Oscar upset aside, Shakespeare In Love is not empty awards bait

Oscar upset aside, Shakespeare In Love is not empty awards bait

Watch This offers staff recommendations inspired by a new movie coming out that week. This week: Roman Polanski’s Venus In Fur, based on a play about a playwright, has us thinking back on other films about the theater.


Shakespeare In Love (1998)

Because it scored a surprise upset over Saving Private Ryan to grab a Best Picture Oscar, Shakespeare In Love has developed a reputation as the apotheosis of empty, Harvey Weinstein-produced award-mongering—and, as such, a clear enemy of real, hard-hitting cinema. But Oscar trivia should not obscure the movie’s tremendous craft and English-major charm. (Besides, it’s Chocolat that truly represents the Weinstein awards machine at its most detestable.) In concocting a heavily referential and entirely fictional story explaining how a young Will Shakespeare (Joseph Fiennes) met his actress muse Viola De Lesseps (Gwyneth Paltrow) while working on the first production of Romeo And Juliet (working title: Romeo And Ethel, The Pirate’s Daughter), co-writers Marc Norman and Tom Stoppard go after plenty of silly jokes about Hamlet, sonnets, and theatrical clichés. But these moments have a unified thematic purpose: The film’s Shakespeare absorbs phrases and ideas from everything around him, meaning that even the dorkier jokes also attempt, in their fanciful yet sneaky way, to explain the man’s impossible genius.

The solipsism of the Bard’s lust for someone who lusts over his art is redeemed by Viola’s own skill at performing it, which feels true to the collaborative nature of theater. Stoppard and director John Madden understand, too, that these theatrical collaborations can walk a line between absurdity and transcendence. The two throw in reversals, complications, and plenty of big egos, including a very funny Ben Affleck as the gregarious and impatient leader of an acting troupe that graces the production with its presence.

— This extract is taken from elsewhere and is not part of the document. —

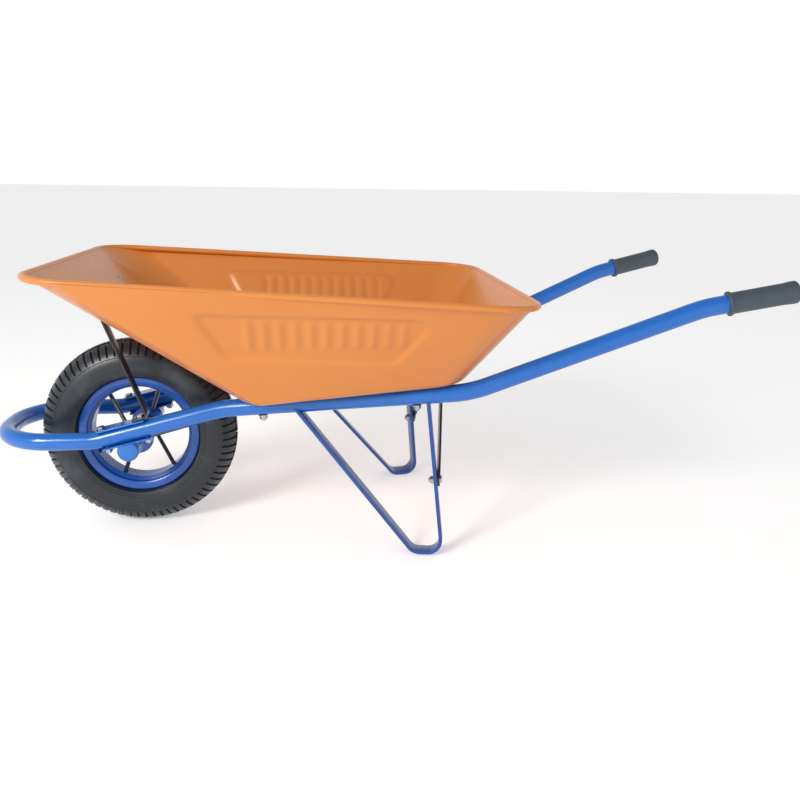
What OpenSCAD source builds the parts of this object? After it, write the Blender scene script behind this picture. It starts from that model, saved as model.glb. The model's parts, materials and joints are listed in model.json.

Affleck appears as part of an unofficial Miramax repertory company, along with Weinstein-favored actors like Paltrow, Colin Firth, Judi Dench, and Tom Wilkinson—all creating a sense of theatrical camaraderie. But Shakespeare In Love, while less visceral than something like Saving Private Ryan, is more cinematic than many direct theater adaptations: Madden’s camera zips through the English streets with great momentum. His film is paced like a romantic comedy, but its moments of farce and shtick give way to dramatic heft. (To that end, the movie acknowledges the way Romeo And Juliet resembles one of Shakespeare’s comedies for many of its pages.) The final scenes between Fiennes and Paltrow offer a touching meditation on how relationships can echo through the ages in the art they inspired.

Availability: Shakespeare In Love is available on Blu-ray and DVD, to rent or purchase through the major digital services, and to stream on Netflix.